When the Hawaii legislature’s session kicked off in January, members of the state’s transgender community and their advocates had high hopes for proposals that would make it easier for medical procedures related to gender transition to get covered by health insurance. But as the legislative session winds down, it’s looking increasingly unlikely that those measures will pass.
Wyoming lawmakers raised the possibility of resuming a conversation that has been churning in the minds of many western lawmakers for a half-century: the feasibility of Wyoming taking over a large share of the more than 30 million acres of federal lands within its borders.

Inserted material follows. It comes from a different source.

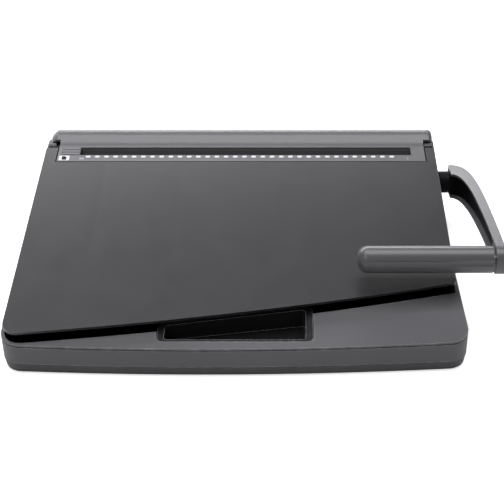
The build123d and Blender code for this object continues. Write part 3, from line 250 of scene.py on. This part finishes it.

Maryland will have 78,000 fewer than expected doses of Johnson & Johnson’s COVID-19 vaccine next week, according to the Maryland Department of Health. The announcement follows a grave error made at an East Baltimore facility tasked with producing Johnson & Johnson’s and other COVID-19 vaccines, resulting in millions of doses going to waste.
The Mississippi Public Service Commission has awarded $268 million to local electric cooperatives across the state to hook up more than 102,000 homes and businesses to broadband internet. Mississippi’s expansion of internet services, fueled by $570 million in federal money—with more on the way—promises to be as life-altering for rural Mississippi as electricity was in the 1930s.
Transgender women and girls in West Virginia would be banned from competing in women’s and girls sports in middle and high schools and colleges under a bill that narrowly won state Senate approval.
The Indiana Senate approved a bill that would designate religious activities as essential services and prohibit any restrictions on them during a declared emergency. The measure, which now heads to Republican Gov. Eric Holcomb, also bars state and local orders from being more restrictive on churches than on other organizations considered essential.
The leader of the Oklahoma Senate does not support legislation that would phase out the state’s corporate income tax over the next five years. Senate Pro Tempore Greg Treat, a Republican, said there is not widespread support in the Oklahoma state Senate for the proposal from House Speaker Charles McCall, meaning the hotly debated tax cut legislation is unlikely to succeed this year.